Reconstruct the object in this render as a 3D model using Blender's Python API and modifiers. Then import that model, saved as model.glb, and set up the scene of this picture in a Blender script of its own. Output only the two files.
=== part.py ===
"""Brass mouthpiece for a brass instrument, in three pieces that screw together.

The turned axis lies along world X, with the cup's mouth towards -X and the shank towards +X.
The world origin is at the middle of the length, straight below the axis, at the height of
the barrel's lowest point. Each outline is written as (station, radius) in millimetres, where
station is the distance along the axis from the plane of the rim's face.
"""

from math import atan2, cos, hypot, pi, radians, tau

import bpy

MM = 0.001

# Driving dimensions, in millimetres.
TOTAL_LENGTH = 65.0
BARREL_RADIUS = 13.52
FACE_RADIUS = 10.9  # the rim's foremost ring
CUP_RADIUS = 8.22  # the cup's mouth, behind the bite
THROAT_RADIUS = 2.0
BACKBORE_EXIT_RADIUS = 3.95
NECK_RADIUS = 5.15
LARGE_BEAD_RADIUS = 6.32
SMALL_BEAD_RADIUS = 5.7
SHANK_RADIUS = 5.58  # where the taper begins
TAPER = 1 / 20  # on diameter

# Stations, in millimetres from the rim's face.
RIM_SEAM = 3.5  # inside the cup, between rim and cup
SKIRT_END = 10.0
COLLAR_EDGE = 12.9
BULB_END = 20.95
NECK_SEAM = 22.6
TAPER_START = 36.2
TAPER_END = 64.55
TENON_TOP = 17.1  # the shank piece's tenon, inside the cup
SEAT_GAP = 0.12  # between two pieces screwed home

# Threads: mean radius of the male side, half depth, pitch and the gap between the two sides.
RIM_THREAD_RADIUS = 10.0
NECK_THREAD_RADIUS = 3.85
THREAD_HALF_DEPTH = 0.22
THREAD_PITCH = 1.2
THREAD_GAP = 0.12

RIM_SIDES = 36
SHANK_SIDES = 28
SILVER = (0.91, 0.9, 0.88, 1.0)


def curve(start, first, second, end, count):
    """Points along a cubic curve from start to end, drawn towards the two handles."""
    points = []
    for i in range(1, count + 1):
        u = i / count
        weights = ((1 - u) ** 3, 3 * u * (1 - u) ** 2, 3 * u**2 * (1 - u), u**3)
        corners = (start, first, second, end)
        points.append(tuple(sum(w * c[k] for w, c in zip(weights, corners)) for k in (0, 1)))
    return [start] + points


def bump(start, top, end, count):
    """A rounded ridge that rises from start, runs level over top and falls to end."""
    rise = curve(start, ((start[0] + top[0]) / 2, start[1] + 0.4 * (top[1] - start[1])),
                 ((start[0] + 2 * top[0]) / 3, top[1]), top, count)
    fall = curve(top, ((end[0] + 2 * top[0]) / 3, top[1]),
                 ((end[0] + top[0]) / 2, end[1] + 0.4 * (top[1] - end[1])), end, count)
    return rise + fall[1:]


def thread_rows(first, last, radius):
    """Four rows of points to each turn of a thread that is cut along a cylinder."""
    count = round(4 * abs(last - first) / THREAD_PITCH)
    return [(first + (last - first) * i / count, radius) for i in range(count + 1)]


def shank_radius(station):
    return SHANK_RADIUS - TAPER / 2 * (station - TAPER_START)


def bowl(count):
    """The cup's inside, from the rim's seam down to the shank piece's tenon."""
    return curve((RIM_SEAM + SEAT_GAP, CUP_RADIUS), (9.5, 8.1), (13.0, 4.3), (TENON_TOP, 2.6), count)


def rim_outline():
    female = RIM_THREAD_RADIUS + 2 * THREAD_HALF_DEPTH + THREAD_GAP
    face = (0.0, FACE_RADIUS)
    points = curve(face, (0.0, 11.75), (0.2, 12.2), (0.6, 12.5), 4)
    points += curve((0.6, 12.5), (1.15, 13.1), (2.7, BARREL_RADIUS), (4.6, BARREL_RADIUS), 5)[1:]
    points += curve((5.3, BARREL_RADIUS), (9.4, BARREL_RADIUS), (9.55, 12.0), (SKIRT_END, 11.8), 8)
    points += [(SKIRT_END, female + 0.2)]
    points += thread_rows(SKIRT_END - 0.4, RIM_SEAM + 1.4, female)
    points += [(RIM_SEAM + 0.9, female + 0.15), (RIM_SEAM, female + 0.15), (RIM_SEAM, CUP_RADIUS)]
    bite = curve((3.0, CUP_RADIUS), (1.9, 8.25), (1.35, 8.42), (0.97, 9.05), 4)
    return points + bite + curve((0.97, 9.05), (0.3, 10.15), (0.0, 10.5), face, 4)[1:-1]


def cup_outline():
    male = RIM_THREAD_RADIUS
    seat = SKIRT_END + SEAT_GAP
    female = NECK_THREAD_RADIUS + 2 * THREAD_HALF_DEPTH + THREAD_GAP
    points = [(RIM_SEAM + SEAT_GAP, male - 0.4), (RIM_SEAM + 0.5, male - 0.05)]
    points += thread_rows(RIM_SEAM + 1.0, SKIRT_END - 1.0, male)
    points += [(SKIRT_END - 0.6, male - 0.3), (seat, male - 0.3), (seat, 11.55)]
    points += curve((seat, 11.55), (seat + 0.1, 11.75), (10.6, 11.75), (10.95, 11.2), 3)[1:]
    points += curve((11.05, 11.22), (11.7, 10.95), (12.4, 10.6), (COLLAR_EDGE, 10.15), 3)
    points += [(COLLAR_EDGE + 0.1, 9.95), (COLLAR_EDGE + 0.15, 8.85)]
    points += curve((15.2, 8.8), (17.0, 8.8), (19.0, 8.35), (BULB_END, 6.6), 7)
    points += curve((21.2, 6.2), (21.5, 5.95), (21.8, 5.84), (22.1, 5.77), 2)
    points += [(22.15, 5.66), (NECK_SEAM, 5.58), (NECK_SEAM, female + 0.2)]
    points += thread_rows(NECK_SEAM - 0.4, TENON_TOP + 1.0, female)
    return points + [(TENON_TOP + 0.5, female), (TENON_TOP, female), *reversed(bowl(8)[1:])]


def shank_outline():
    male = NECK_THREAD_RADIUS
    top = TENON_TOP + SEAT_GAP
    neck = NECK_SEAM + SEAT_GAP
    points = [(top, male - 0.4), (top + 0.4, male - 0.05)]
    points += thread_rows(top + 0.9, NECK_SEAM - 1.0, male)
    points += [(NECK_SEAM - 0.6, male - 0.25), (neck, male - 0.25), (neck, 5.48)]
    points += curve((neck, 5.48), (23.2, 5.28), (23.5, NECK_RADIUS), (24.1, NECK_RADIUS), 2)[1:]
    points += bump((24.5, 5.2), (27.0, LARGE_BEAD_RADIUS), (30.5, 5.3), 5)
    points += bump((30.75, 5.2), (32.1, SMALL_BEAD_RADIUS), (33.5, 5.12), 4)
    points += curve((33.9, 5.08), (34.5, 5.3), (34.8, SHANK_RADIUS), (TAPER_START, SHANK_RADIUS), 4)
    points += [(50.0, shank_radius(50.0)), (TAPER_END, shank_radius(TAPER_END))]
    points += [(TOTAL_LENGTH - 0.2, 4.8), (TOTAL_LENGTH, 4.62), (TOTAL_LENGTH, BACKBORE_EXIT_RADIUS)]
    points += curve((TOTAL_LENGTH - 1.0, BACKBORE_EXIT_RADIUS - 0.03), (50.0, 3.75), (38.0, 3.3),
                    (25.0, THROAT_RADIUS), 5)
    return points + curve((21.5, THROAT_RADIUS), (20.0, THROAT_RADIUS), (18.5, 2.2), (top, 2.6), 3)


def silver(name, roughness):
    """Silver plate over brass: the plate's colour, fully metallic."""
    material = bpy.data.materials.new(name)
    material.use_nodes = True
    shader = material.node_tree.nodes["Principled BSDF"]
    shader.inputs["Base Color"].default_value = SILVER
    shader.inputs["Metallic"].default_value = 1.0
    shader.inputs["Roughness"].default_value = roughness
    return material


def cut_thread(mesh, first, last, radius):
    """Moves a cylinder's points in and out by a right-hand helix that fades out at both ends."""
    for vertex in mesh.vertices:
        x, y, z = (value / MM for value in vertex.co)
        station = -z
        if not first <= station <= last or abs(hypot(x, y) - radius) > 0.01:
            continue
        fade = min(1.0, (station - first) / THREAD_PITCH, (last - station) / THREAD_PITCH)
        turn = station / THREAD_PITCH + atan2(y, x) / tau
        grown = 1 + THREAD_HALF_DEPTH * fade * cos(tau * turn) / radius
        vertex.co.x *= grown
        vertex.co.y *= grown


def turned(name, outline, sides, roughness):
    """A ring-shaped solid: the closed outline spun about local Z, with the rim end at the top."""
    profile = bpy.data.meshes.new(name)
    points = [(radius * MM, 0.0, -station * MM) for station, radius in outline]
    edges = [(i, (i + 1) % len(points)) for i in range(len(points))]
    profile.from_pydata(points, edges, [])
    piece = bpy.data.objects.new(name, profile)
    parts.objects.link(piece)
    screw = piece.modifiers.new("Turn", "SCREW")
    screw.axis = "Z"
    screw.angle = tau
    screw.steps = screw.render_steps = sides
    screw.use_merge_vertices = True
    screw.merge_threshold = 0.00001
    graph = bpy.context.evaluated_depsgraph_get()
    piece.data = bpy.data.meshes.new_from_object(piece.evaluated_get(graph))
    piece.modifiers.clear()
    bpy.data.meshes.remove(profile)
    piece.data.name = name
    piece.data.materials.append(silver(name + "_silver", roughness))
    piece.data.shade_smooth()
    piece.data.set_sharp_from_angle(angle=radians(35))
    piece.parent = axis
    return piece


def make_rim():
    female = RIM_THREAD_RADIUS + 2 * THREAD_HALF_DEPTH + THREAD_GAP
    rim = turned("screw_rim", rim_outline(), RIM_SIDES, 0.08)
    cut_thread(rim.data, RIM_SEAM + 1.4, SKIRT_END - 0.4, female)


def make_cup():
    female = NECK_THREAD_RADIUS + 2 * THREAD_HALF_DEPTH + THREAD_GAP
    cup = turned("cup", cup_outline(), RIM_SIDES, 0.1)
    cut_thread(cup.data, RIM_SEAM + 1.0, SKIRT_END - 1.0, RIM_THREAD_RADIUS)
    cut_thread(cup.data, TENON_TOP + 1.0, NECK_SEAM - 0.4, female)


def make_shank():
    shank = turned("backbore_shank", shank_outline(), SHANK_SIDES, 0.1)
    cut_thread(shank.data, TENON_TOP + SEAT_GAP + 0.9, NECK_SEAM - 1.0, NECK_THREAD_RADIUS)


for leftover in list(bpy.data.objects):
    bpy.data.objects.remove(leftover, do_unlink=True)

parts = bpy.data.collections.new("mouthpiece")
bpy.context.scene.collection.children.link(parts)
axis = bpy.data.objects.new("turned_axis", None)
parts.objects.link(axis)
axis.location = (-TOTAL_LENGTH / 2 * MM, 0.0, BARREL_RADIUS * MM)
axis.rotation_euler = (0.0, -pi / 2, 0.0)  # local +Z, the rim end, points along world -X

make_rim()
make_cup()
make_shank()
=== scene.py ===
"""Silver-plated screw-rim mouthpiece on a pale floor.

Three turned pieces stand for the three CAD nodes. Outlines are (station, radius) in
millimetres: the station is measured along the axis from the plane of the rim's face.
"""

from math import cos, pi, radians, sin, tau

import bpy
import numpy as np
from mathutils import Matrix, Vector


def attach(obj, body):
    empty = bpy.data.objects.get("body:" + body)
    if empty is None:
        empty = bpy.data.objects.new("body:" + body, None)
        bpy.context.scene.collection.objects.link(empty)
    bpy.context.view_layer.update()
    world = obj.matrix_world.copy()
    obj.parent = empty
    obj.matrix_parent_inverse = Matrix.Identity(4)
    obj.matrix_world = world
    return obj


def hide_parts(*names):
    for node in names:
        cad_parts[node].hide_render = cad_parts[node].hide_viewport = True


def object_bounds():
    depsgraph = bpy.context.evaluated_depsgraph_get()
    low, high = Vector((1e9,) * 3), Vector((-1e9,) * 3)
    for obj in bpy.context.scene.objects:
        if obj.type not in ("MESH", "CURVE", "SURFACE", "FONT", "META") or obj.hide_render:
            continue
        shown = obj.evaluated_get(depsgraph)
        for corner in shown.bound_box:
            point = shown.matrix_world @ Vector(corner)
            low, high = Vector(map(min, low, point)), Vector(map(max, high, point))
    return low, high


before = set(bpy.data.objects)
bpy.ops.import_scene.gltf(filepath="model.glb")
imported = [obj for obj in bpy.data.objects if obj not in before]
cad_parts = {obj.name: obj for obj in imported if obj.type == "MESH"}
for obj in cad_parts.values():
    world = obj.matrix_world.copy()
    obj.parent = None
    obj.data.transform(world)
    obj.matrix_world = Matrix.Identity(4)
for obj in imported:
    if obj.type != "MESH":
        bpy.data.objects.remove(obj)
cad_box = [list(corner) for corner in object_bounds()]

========

Exercise goal — Only the lines from the one with "axis.location = (-TOTAL_LENGTH" up to the one with "bpy.context.scene.collection.objects.link(empty)" should be repeated, both included, exactly as they appear.

Response to the exercise —
axis.location = (-TOTAL_LENGTH / 2 * MM, 0.0, BARREL_RADIUS * MM)
axis.rotation_euler = (0.0, -pi / 2, 0.0)  # local +Z, the rim end, points along world -X

make_rim()
make_cup()
make_shank()
=== scene.py ===
"""Silver-plated screw-rim mouthpiece on a pale floor.

Three turned pieces stand for the three CAD nodes. Outlines are (station, radius) in
millimetres: the station is measured along the axis from the plane of the rim's face.
"""

from math import cos, pi, radians, sin, tau

import bpy
import numpy as np
from mathutils import Matrix, Vector


def attach(obj, body):
    empty = bpy.data.objects.get("body:" + body)
    if empty is None:
        empty = bpy.data.objects.new("body:" + body, None)
        bpy.context.scene.collection.objects.link(empty)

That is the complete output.